▸ WHAT YOU HAVE TO DO: Write out the whole of the material exactly.

+++ DATASET CONTENT

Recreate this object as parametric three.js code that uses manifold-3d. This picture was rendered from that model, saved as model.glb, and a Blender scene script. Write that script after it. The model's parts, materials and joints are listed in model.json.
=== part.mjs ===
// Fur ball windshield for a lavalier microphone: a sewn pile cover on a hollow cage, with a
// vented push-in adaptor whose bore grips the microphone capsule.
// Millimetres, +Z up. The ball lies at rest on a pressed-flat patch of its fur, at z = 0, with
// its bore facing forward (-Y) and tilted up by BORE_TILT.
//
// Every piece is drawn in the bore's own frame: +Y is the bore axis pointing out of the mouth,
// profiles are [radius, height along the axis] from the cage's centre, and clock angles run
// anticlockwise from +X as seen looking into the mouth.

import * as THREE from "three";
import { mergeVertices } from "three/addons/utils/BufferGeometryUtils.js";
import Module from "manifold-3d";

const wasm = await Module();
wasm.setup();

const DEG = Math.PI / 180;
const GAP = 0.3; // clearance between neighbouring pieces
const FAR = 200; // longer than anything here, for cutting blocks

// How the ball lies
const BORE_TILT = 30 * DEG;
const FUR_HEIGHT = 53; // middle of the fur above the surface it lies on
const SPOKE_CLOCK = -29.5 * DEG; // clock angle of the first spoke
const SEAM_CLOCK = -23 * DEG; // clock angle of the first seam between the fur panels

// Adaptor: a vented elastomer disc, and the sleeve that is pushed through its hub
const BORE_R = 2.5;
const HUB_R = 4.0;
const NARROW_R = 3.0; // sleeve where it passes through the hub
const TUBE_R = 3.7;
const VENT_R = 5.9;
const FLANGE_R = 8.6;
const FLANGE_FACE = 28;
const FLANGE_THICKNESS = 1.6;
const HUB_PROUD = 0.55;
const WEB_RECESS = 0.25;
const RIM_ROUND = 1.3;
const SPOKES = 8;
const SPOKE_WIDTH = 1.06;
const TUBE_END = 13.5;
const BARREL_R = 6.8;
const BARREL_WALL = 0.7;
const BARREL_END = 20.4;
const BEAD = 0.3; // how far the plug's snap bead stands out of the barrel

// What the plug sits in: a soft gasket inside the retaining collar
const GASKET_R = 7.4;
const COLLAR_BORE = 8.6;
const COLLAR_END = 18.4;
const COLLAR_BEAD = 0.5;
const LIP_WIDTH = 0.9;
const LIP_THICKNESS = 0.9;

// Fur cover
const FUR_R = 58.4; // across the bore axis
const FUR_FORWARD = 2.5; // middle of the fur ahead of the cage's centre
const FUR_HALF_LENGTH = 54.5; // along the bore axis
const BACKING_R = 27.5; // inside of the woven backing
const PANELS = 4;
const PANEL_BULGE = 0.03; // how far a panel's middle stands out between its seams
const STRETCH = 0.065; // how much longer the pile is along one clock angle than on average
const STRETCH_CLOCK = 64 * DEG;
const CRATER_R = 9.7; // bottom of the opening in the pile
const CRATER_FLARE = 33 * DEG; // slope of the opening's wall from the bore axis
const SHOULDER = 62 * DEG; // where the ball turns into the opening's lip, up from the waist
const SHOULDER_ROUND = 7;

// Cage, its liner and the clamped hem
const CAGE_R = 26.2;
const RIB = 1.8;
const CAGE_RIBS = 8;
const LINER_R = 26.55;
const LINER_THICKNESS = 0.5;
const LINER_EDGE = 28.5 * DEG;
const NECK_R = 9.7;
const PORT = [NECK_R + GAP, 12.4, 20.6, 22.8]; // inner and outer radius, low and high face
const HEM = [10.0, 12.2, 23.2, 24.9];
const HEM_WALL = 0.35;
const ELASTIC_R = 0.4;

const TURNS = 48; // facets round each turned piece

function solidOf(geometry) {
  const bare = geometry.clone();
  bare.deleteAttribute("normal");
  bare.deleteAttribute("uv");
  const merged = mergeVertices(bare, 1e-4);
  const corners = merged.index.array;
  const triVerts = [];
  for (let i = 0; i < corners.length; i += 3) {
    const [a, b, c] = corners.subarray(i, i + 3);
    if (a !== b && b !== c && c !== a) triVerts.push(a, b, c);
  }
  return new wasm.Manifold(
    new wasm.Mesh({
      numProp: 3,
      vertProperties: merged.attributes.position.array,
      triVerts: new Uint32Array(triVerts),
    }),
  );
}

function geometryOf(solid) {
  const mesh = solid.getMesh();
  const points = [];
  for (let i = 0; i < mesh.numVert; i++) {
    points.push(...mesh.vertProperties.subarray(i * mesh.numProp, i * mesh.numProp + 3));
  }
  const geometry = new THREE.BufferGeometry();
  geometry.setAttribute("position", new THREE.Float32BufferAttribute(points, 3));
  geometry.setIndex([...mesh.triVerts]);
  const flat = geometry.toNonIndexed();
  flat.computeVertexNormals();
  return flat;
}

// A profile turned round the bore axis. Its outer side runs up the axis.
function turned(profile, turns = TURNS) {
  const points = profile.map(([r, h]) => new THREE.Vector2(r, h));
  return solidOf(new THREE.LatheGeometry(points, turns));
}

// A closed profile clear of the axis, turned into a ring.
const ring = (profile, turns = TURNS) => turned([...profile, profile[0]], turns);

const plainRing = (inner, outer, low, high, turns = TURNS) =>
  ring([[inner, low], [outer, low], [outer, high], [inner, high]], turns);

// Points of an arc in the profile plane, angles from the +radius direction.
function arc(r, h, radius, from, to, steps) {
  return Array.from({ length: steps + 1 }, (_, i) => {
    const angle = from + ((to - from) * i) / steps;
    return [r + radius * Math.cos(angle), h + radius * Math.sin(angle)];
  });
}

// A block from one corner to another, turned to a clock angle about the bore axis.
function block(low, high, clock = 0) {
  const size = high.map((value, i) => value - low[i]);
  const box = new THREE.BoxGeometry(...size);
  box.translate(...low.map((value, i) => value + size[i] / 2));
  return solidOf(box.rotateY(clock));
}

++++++

▸ FINAL RESULT:
Recreate this object as parametric three.js code that uses manifold-3d. This picture was rendered from that model, saved as model.glb, and a Blender scene script. Write that script after it. The model's parts, materials and joints are listed in model.json.
=== part.mjs ===
// Fur ball windshield for a lavalier microphone: a sewn pile cover on a hollow cage, with a
// vented push-in adaptor whose bore grips the microphone capsule.
// Millimetres, +Z up. The ball lies at rest on a pressed-flat patch of its fur, at z = 0, with
// its bore facing forward (-Y) and tilted up by BORE_TILT.
//
// Every piece is drawn in the bore's own frame: +Y is the bore axis pointing out of the mouth,
// profiles are [radius, height along the axis] from the cage's centre, and clock angles run
// anticlockwise from +X as seen looking into the mouth.

import * as THREE from "three";
import { mergeVertices } from "three/addons/utils/BufferGeometryUtils.js";
import Module from "manifold-3d";

const wasm = await Module();
wasm.setup();

const DEG = Math.PI / 180;
const GAP = 0.3; // clearance between neighbouring pieces
const FAR = 200; // longer than anything here, for cutting blocks

// How the ball lies
const BORE_TILT = 30 * DEG;
const FUR_HEIGHT = 53; // middle of the fur above the surface it lies on
const SPOKE_CLOCK = -29.5 * DEG; // clock angle of the first spoke
const SEAM_CLOCK = -23 * DEG; // clock angle of the first seam between the fur panels

// Adaptor: a vented elastomer disc, and the sleeve that is pushed through its hub
const BORE_R = 2.5;
const HUB_R = 4.0;
const NARROW_R = 3.0; // sleeve where it passes through the hub
const TUBE_R = 3.7;
const VENT_R = 5.9;
const FLANGE_R = 8.6;
const FLANGE_FACE = 28;
const FLANGE_THICKNESS = 1.6;
const HUB_PROUD = 0.55;
const WEB_RECESS = 0.25;
const RIM_ROUND = 1.3;
const SPOKES = 8;
const SPOKE_WIDTH = 1.06;
const TUBE_END = 13.5;
const BARREL_R = 6.8;
const BARREL_WALL = 0.7;
const BARREL_END = 20.4;
const BEAD = 0.3; // how far the plug's snap bead stands out of the barrel

// What the plug sits in: a soft gasket inside the retaining collar
const GASKET_R = 7.4;
const COLLAR_BORE = 8.6;
const COLLAR_END = 18.4;
const COLLAR_BEAD = 0.5;
const LIP_WIDTH = 0.9;
const LIP_THICKNESS = 0.9;

// Fur cover
const FUR_R = 58.4; // across the bore axis
const FUR_FORWARD = 2.5; // middle of the fur ahead of the cage's centre
const FUR_HALF_LENGTH = 54.5; // along the bore axis
const BACKING_R = 27.5; // inside of the woven backing
const PANELS = 4;
const PANEL_BULGE = 0.03; // how far a panel's middle stands out between its seams
const STRETCH = 0.065; // how much longer the pile is along one clock angle than on average
const STRETCH_CLOCK = 64 * DEG;
const CRATER_R = 9.7; // bottom of the opening in the pile
const CRATER_FLARE = 33 * DEG; // slope of the opening's wall from the bore axis
const SHOULDER = 62 * DEG; // where the ball turns into the opening's lip, up from the waist
const SHOULDER_ROUND = 7;

// Cage, its liner and the clamped hem
const CAGE_R = 26.2;
const RIB = 1.8;
const CAGE_RIBS = 8;
const LINER_R = 26.55;
const LINER_THICKNESS = 0.5;
const LINER_EDGE = 28.5 * DEG;
const NECK_R = 9.7;
const PORT = [NECK_R + GAP, 12.4, 20.6, 22.8]; // inner and outer radius, low and high face
const HEM = [10.0, 12.2, 23.2, 24.9];
const HEM_WALL = 0.35;
const ELASTIC_R = 0.4;

const TURNS = 48; // facets round each turned piece

function solidOf(geometry) {
  const bare = geometry.clone();
  bare.deleteAttribute("normal");
  bare.deleteAttribute("uv");
  const merged = mergeVertices(bare, 1e-4);
  const corners = merged.index.array;
  const triVerts = [];
  for (let i = 0; i < corners.length; i += 3) {
    const [a, b, c] = corners.subarray(i, i + 3);
    if (a !== b && b !== c && c !== a) triVerts.push(a, b, c);
  }
  return new wasm.Manifold(
    new wasm.Mesh({
      numProp: 3,
      vertProperties: merged.attributes.position.array,
      triVerts: new Uint32Array(triVerts),
    }),
  );
}

function geometryOf(solid) {
  const mesh = solid.getMesh();
  const points = [];
  for (let i = 0; i < mesh.numVert; i++) {
    points.push(...mesh.vertProperties.subarray(i * mesh.numProp, i * mesh.numProp + 3));
  }
  const geometry = new THREE.BufferGeometry();
  geometry.setAttribute("position", new THREE.Float32BufferAttribute(points, 3));
  geometry.setIndex([...mesh.triVerts]);
  const flat = geometry.toNonIndexed();
  flat.computeVertexNormals();
  return flat;
}

// A profile turned round the bore axis. Its outer side runs up the axis.
function turned(profile, turns = TURNS) {
  const points = profile.map(([r, h]) => new THREE.Vector2(r, h));
  return solidOf(new THREE.LatheGeometry(points, turns));
}

// A closed profile clear of the axis, turned into a ring.
const ring = (profile, turns = TURNS) => turned([...profile, profile[0]], turns);

const plainRing = (inner, outer, low, high, turns = TURNS) =>
  ring([[inner, low], [outer, low], [outer, high], [inner, high]], turns);

// Points of an arc in the profile plane, angles from the +radius direction.
function arc(r, h, radius, from, to, steps) {
  return Array.from({ length: steps + 1 }, (_, i) => {
    const angle = from + ((to - from) * i) / steps;
    return [r + radius * Math.cos(angle), h + radius * Math.sin(angle)];
  });
}

// A block from one corner to another, turned to a clock angle about the bore axis.
function block(low, high, clock = 0) {
  const size = high.map((value, i) => value - low[i]);
  const box = new THREE.BoxGeometry(...size);
  box.translate(...low.map((value, i) => value + size[i] / 2));
  return solidOf(box.rotateY(clock));
}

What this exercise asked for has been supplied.